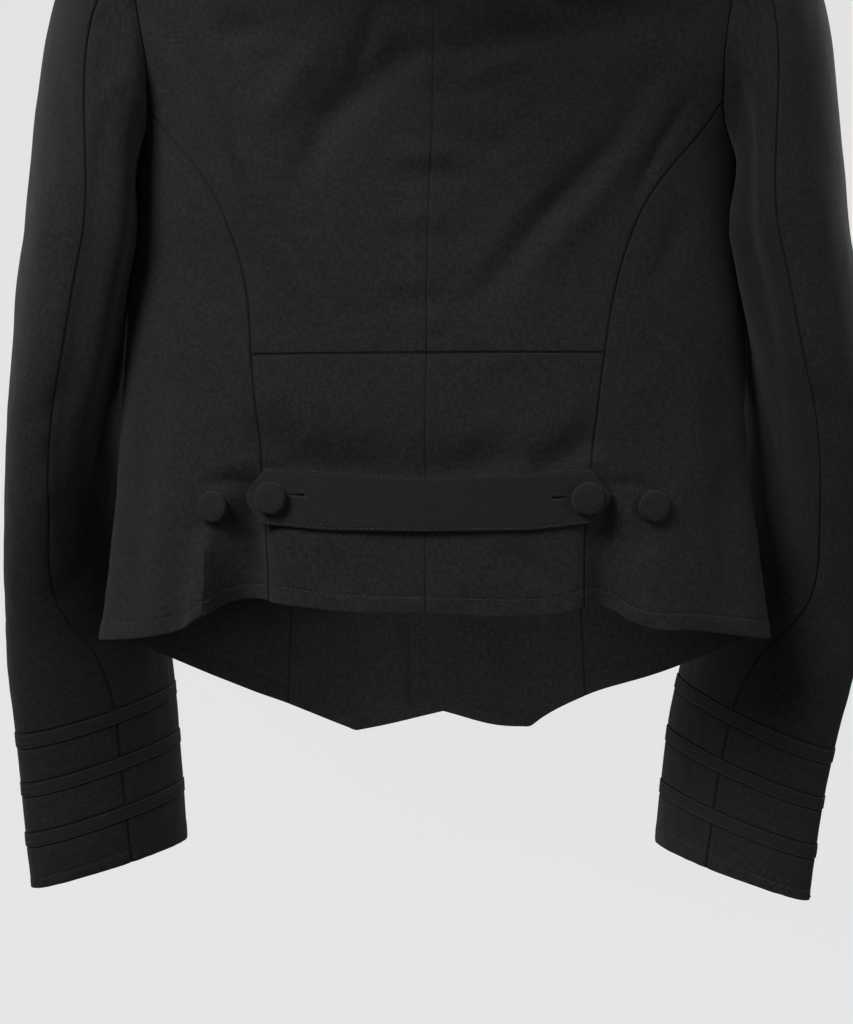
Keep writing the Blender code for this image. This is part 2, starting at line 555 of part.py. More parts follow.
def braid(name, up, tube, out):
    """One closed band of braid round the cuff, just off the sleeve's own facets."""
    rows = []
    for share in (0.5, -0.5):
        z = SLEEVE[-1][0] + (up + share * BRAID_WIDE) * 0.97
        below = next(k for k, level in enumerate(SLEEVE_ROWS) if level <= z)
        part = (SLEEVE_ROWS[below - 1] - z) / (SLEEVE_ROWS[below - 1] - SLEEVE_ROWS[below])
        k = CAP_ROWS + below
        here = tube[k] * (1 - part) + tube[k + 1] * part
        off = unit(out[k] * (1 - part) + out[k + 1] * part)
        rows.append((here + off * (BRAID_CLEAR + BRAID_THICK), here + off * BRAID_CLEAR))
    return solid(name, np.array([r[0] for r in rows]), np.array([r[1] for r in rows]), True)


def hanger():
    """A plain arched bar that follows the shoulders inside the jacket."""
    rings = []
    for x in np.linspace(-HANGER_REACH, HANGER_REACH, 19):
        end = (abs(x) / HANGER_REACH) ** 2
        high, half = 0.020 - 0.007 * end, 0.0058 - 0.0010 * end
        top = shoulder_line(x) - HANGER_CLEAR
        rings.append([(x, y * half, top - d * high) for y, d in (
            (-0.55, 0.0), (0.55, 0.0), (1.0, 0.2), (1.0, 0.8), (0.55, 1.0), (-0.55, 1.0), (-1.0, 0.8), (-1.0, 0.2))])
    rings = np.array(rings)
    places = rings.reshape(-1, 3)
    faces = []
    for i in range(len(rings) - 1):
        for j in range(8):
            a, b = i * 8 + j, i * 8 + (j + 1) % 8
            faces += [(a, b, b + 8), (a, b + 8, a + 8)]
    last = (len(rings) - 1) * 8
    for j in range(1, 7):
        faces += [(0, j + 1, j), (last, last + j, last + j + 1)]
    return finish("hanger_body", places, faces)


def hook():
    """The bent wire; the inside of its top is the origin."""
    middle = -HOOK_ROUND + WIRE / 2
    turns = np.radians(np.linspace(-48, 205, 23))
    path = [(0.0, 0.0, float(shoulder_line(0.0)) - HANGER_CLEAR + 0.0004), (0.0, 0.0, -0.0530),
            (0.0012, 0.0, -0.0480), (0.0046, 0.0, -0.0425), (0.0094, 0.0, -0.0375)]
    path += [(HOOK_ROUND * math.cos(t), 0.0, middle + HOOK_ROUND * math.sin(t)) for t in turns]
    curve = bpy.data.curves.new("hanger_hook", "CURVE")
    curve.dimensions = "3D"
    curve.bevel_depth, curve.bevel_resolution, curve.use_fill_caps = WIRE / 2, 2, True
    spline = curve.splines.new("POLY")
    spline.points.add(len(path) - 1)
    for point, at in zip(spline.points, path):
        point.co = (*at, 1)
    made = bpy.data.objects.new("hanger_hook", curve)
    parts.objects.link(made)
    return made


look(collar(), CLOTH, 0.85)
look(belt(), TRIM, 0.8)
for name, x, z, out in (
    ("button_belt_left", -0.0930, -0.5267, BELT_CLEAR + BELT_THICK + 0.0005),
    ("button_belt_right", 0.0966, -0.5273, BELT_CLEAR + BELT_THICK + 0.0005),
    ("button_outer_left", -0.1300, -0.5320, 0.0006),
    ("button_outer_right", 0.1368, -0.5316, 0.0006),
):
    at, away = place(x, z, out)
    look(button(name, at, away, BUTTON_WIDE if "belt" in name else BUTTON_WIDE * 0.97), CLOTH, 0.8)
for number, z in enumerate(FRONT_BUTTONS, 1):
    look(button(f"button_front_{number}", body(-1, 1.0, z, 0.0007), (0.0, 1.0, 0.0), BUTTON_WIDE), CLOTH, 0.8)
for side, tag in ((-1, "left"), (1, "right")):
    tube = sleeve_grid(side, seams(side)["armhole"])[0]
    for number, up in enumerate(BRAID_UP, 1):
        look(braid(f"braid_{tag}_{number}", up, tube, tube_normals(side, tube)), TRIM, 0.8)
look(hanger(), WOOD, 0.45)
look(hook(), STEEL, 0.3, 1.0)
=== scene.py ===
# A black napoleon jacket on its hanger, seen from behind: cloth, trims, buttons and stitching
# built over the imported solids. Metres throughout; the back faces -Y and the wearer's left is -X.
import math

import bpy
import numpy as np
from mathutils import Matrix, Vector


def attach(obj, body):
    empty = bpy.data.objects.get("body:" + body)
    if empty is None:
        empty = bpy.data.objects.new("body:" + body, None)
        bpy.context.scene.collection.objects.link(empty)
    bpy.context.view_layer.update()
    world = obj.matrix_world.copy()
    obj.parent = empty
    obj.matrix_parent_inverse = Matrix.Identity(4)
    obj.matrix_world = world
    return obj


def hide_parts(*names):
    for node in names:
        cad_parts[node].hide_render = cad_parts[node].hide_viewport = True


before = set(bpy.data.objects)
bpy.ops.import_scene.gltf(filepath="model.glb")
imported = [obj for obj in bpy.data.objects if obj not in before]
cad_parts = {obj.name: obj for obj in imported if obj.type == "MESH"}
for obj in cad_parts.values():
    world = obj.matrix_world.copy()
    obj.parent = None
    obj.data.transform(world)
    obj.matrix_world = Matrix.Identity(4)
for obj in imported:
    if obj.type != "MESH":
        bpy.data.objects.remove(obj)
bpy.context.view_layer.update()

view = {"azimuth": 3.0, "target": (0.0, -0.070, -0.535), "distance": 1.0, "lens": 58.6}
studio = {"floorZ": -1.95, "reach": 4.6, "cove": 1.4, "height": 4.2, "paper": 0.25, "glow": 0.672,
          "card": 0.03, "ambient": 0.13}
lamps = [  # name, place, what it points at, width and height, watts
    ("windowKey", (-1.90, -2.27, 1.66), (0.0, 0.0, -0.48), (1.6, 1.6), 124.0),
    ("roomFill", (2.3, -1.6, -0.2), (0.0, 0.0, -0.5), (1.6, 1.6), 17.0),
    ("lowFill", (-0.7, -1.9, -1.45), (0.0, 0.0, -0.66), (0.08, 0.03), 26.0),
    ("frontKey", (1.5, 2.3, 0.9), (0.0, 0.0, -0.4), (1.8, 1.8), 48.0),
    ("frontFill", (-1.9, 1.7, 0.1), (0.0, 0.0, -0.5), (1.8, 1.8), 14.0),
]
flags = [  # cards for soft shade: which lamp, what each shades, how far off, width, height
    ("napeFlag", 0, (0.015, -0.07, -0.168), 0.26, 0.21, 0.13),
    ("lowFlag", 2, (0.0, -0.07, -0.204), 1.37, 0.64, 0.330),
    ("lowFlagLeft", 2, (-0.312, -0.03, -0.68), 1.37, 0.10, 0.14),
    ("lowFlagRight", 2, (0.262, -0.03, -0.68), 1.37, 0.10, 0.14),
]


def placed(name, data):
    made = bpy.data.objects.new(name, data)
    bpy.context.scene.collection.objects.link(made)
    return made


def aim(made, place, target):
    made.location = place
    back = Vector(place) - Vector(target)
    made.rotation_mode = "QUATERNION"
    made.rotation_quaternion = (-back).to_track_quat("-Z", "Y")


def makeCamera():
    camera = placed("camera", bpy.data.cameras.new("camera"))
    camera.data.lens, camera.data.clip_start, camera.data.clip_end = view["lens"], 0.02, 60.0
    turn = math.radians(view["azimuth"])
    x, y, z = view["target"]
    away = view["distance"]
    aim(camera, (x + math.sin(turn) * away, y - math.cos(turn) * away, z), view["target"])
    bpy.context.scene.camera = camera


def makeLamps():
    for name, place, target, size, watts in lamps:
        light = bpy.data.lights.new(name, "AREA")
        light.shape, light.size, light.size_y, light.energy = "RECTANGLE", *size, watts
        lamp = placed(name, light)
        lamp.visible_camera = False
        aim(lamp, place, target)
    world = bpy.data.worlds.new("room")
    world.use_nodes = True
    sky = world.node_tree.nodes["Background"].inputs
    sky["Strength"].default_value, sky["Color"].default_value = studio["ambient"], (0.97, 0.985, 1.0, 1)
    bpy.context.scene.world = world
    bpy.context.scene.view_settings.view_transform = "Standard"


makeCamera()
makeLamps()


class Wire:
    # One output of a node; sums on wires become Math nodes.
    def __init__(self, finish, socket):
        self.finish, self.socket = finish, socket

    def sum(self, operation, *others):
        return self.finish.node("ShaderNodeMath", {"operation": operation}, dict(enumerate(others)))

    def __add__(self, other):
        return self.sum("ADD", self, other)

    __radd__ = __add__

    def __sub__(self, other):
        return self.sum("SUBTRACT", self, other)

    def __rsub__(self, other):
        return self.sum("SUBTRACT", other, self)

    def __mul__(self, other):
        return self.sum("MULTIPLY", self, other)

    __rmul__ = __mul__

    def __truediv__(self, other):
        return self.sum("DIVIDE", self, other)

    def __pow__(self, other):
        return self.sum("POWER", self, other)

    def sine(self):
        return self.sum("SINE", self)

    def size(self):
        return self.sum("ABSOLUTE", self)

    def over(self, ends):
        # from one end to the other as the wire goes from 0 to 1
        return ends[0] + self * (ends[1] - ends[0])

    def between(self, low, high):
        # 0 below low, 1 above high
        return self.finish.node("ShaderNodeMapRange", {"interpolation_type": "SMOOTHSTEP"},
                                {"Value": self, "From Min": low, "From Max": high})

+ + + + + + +

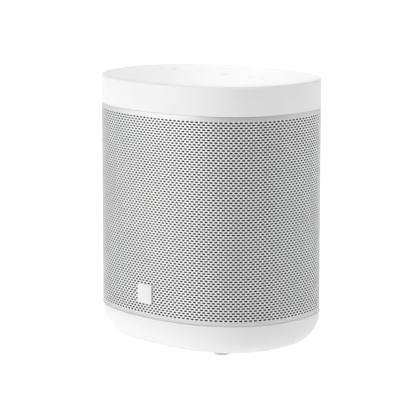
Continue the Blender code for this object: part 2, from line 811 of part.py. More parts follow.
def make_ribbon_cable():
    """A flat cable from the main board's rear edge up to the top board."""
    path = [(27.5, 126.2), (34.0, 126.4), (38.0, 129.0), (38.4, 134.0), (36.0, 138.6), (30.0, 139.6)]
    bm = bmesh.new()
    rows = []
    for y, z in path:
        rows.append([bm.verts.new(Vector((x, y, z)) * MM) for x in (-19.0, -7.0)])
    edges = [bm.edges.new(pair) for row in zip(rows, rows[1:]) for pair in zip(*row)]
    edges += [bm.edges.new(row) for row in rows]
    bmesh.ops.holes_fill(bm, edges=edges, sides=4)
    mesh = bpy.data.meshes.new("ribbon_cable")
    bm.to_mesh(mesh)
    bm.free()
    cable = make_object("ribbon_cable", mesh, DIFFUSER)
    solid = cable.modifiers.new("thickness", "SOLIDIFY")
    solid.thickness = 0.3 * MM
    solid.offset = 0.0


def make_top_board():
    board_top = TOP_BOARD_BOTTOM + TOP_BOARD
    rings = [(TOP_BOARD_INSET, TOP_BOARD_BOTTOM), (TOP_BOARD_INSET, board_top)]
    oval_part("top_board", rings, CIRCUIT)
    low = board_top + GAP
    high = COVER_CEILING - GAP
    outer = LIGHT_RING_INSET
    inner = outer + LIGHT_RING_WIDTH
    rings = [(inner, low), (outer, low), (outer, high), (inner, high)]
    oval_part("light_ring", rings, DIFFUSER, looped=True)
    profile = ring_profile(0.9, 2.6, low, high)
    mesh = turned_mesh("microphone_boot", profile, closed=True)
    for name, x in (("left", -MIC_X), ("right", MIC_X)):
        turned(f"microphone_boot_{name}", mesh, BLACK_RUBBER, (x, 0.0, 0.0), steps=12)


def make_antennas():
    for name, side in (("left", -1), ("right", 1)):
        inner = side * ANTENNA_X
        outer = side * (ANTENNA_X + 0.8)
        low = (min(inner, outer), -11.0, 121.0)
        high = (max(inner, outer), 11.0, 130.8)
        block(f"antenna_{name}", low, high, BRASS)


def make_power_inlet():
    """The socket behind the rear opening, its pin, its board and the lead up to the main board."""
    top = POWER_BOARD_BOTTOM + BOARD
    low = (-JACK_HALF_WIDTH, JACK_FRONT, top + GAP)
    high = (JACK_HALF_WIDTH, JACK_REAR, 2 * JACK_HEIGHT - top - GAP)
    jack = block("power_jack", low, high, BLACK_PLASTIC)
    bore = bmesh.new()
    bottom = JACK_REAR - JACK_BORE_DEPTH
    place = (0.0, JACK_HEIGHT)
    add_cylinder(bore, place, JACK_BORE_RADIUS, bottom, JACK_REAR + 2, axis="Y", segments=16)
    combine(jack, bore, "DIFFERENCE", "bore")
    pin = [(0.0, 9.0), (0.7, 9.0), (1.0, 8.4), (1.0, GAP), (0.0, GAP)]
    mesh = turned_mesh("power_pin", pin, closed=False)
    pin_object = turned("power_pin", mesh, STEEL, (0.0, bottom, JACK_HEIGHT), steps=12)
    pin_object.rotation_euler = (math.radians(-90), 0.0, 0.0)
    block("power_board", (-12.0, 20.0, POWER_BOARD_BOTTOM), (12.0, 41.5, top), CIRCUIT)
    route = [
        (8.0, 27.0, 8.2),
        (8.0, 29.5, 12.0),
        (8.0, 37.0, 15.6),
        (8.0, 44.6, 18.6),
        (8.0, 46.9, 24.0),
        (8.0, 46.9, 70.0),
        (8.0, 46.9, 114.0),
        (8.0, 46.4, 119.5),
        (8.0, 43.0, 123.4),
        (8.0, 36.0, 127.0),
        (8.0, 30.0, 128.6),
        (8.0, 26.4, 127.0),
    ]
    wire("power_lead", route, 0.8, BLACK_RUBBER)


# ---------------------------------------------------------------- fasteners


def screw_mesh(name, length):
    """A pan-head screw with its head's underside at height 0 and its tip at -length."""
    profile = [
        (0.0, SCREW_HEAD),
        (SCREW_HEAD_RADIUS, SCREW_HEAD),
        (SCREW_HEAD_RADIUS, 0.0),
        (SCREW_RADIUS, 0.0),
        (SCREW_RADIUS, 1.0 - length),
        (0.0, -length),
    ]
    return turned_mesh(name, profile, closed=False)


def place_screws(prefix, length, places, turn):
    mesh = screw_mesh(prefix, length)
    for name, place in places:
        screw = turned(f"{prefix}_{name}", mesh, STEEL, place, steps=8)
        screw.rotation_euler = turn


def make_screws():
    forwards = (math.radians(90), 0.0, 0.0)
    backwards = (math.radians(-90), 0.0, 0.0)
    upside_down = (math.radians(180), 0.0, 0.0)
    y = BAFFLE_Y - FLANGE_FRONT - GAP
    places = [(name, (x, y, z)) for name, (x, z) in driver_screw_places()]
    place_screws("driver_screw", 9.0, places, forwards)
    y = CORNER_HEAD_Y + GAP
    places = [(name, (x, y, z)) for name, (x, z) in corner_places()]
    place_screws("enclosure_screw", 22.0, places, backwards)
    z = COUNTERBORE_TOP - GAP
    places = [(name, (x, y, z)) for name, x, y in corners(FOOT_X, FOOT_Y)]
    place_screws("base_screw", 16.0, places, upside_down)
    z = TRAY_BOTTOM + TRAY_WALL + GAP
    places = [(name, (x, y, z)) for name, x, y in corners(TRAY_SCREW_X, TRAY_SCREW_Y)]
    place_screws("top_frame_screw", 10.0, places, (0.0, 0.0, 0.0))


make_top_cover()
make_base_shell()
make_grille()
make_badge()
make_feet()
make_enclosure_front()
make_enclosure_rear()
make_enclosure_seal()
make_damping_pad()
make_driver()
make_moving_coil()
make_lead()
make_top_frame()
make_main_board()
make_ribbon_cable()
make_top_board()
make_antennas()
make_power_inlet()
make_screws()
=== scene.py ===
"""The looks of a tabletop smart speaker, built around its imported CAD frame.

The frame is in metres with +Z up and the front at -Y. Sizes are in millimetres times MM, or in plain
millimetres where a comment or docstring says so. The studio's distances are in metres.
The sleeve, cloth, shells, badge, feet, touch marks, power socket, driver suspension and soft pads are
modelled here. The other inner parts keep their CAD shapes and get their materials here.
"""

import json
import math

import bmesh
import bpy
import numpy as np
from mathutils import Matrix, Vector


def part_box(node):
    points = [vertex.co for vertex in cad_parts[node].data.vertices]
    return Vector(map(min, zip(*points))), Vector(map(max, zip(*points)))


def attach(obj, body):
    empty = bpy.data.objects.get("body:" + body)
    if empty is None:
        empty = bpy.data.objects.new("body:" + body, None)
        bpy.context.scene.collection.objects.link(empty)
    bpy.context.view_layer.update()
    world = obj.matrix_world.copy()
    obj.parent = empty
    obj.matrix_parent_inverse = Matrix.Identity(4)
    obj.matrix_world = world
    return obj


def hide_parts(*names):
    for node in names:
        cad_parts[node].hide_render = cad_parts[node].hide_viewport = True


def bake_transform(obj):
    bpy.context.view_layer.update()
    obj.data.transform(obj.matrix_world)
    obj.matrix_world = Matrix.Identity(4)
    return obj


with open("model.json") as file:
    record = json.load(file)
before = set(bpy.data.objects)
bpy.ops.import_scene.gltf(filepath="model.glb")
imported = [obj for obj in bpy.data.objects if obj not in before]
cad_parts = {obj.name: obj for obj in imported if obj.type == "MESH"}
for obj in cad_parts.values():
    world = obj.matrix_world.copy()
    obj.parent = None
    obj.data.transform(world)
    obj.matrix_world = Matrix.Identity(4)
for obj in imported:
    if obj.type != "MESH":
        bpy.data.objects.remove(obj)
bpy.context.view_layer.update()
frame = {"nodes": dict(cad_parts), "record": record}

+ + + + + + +

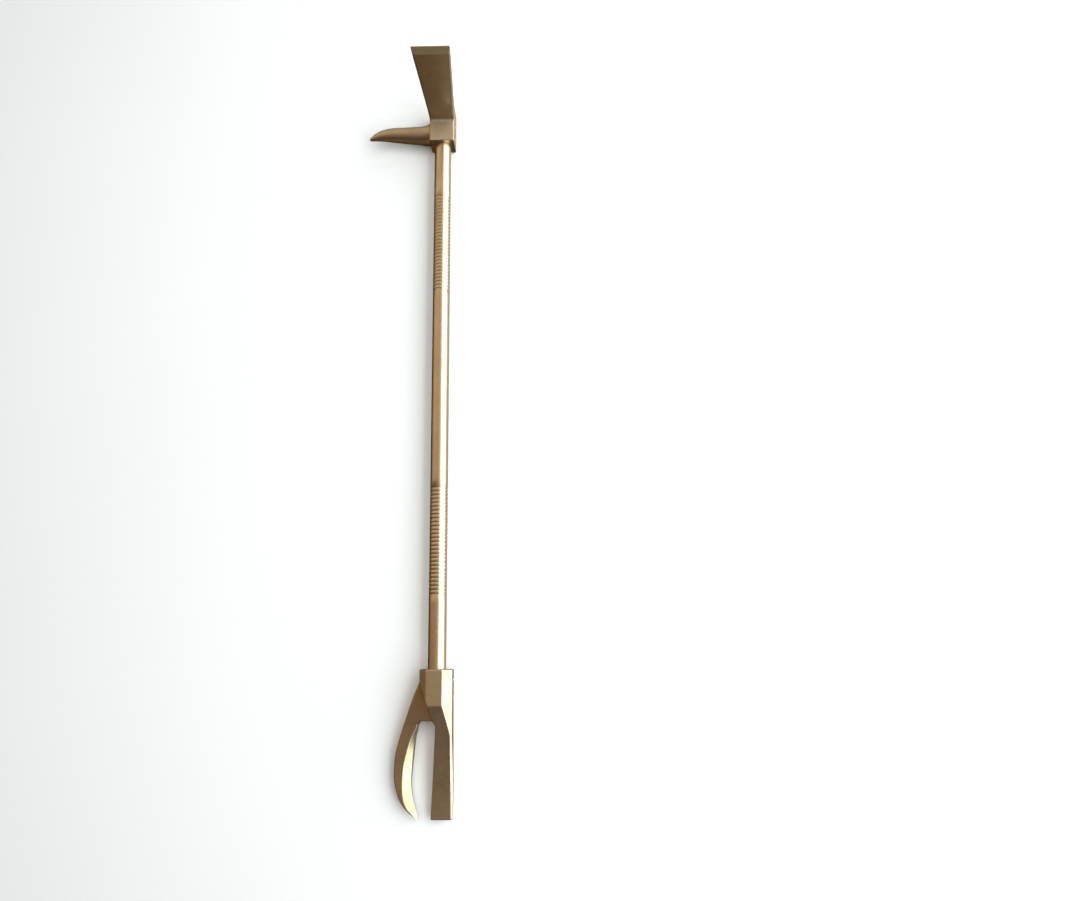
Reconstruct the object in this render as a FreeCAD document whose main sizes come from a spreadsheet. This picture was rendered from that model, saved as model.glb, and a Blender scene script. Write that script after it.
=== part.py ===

+ + + + + + +

Task details. State how many lines in the records above contain the word "that", giving only the number.

Right answer. 2